To be done
Emit the exact text of every line from the line with "Model this object with" to the line with "PAD_FROM_TIP = 4.4", both ends included. No other output is expected.

Excerpted data
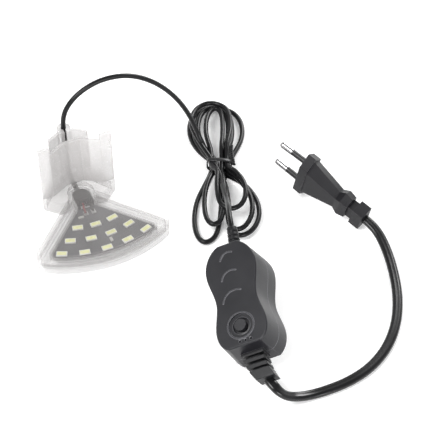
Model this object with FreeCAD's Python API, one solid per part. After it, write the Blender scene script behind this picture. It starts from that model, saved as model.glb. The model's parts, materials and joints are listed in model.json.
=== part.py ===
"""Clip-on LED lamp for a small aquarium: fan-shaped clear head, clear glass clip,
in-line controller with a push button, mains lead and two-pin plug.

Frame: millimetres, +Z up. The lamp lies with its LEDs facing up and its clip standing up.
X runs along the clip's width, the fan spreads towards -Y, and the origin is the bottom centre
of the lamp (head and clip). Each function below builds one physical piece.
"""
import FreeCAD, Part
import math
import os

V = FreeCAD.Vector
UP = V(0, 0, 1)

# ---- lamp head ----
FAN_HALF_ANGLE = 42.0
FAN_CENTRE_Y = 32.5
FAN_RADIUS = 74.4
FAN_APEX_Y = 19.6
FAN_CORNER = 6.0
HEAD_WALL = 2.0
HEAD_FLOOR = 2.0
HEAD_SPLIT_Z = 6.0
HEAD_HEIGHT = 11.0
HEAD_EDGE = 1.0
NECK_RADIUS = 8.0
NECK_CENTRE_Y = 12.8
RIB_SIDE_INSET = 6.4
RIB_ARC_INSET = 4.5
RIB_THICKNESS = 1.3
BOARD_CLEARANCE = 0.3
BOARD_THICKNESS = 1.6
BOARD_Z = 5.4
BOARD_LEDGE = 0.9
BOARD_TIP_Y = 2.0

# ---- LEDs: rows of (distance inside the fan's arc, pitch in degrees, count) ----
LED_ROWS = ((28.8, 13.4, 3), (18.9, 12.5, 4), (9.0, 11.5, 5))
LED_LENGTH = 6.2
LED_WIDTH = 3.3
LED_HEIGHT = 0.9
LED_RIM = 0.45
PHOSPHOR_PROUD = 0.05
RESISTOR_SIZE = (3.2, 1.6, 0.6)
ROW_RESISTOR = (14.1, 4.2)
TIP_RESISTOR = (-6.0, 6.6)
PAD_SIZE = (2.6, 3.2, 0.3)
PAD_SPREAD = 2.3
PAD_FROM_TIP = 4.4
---
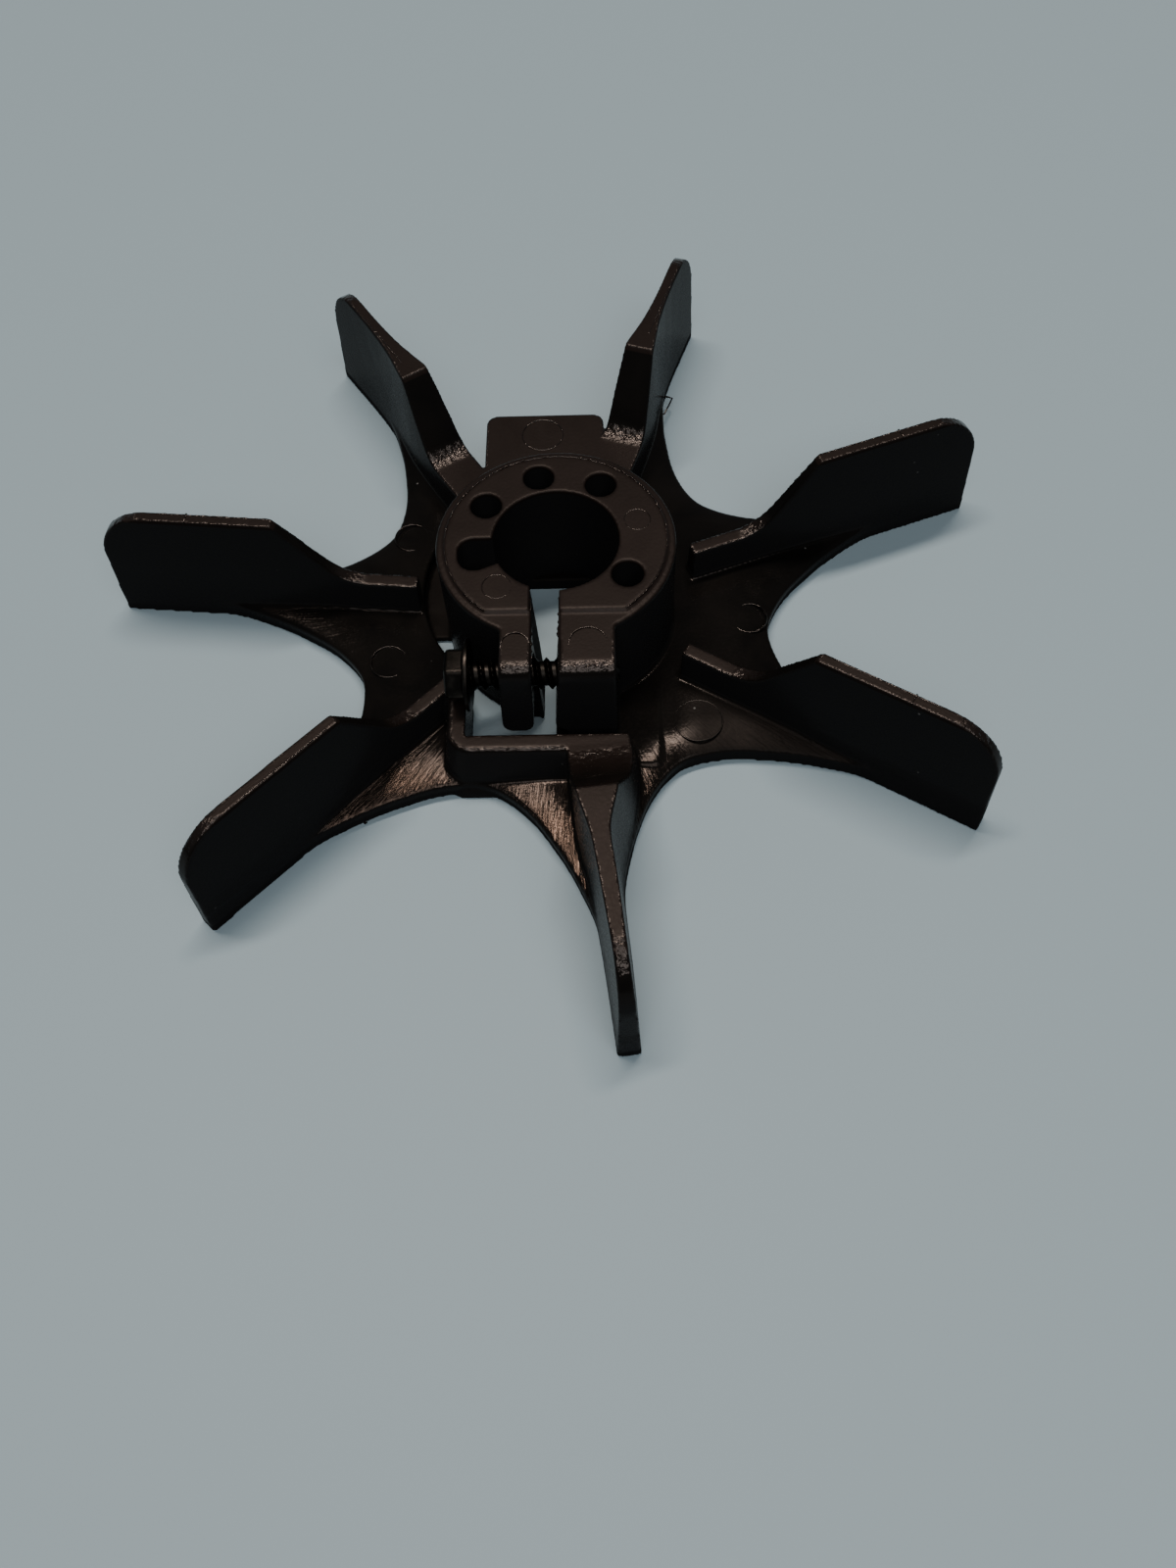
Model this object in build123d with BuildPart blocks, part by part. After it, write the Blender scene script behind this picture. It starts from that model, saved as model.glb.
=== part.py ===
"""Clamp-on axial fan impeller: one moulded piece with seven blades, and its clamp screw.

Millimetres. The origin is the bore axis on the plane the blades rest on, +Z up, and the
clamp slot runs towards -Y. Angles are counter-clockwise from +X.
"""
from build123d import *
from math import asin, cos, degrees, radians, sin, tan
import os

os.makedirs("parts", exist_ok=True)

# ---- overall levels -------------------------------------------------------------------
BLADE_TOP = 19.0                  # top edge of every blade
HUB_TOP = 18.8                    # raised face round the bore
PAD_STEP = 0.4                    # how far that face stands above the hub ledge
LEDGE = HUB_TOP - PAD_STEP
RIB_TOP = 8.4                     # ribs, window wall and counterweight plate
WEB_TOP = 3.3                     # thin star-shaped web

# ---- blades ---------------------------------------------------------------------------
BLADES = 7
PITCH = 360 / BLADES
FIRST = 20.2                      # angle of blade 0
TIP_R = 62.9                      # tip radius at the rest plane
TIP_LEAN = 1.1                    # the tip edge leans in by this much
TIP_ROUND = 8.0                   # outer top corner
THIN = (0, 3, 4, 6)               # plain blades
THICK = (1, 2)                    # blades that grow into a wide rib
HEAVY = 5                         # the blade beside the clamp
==
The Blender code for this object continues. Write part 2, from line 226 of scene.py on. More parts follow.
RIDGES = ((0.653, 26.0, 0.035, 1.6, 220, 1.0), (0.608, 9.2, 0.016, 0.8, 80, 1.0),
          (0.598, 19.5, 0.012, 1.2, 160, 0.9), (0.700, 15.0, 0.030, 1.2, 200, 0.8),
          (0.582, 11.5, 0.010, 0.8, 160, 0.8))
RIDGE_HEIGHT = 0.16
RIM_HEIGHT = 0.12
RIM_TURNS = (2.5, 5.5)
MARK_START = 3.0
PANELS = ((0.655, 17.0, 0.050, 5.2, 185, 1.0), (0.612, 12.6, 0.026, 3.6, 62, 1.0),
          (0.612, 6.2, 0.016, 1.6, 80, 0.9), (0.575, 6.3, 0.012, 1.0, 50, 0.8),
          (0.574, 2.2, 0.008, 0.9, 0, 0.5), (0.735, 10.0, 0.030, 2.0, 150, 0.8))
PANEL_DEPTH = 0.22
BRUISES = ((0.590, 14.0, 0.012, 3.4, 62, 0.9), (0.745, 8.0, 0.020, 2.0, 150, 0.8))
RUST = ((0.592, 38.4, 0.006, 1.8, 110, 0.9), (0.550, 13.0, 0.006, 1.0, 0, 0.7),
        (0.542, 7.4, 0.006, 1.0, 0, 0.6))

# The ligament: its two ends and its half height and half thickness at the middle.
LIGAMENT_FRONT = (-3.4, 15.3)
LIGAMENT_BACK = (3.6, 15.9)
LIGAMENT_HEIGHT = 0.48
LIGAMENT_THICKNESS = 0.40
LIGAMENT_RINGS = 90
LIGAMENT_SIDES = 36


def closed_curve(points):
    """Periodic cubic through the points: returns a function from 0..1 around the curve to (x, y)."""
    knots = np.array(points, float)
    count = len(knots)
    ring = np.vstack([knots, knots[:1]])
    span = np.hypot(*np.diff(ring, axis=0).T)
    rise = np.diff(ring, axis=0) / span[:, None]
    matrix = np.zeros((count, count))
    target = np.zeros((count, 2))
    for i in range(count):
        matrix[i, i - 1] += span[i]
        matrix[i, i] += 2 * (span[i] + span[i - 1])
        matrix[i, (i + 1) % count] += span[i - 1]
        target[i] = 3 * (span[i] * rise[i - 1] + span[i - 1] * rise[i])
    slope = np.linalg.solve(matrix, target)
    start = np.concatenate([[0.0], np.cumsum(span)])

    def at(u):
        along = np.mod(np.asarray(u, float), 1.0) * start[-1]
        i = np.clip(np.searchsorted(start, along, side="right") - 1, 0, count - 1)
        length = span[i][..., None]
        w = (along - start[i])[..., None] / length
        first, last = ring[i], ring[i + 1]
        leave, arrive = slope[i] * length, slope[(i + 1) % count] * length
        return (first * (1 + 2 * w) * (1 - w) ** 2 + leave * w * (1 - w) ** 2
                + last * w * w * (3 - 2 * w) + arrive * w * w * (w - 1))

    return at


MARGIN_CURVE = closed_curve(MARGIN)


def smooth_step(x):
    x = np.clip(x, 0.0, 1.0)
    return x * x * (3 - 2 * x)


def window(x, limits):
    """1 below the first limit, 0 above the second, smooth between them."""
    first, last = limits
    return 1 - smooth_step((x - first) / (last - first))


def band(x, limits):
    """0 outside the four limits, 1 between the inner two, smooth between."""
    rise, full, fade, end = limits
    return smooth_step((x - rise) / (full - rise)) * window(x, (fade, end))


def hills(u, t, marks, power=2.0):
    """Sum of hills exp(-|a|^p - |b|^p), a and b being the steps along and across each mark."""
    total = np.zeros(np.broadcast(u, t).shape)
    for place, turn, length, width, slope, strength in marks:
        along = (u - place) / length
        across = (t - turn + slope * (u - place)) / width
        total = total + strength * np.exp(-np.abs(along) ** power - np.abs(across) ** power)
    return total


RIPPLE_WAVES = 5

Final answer
Model this object with FreeCAD's Python API, one solid per part. After it, write the Blender scene script behind this picture. It starts from that model, saved as model.glb. The model's parts, materials and joints are listed in model.json.
=== part.py ===
"""Clip-on LED lamp for a small aquarium: fan-shaped clear head, clear glass clip,
in-line controller with a push button, mains lead and two-pin plug.

Frame: millimetres, +Z up. The lamp lies with its LEDs facing up and its clip standing up.
X runs along the clip's width, the fan spreads towards -Y, and the origin is the bottom centre
of the lamp (head and clip). Each function below builds one physical piece.
"""
import FreeCAD, Part
import math
import os

V = FreeCAD.Vector
UP = V(0, 0, 1)

# ---- lamp head ----
FAN_HALF_ANGLE = 42.0
FAN_CENTRE_Y = 32.5
FAN_RADIUS = 74.4
FAN_APEX_Y = 19.6
FAN_CORNER = 6.0
HEAD_WALL = 2.0
HEAD_FLOOR = 2.0
HEAD_SPLIT_Z = 6.0
HEAD_HEIGHT = 11.0
HEAD_EDGE = 1.0
NECK_RADIUS = 8.0
NECK_CENTRE_Y = 12.8
RIB_SIDE_INSET = 6.4
RIB_ARC_INSET = 4.5
RIB_THICKNESS = 1.3
BOARD_CLEARANCE = 0.3
BOARD_THICKNESS = 1.6
BOARD_Z = 5.4
BOARD_LEDGE = 0.9
BOARD_TIP_Y = 2.0

# ---- LEDs: rows of (distance inside the fan's arc, pitch in degrees, count) ----
LED_ROWS = ((28.8, 13.4, 3), (18.9, 12.5, 4), (9.0, 11.5, 5))
LED_LENGTH = 6.2
LED_WIDTH = 3.3
LED_HEIGHT = 0.9
LED_RIM = 0.45
PHOSPHOR_PROUD = 0.05
RESISTOR_SIZE = (3.2, 1.6, 0.6)
ROW_RESISTOR = (14.1, 4.2)
TIP_RESISTOR = (-6.0, 6.6)
PAD_SIZE = (2.6, 3.2, 0.3)
PAD_SPREAD = 2.3
PAD_FROM_TIP = 4.4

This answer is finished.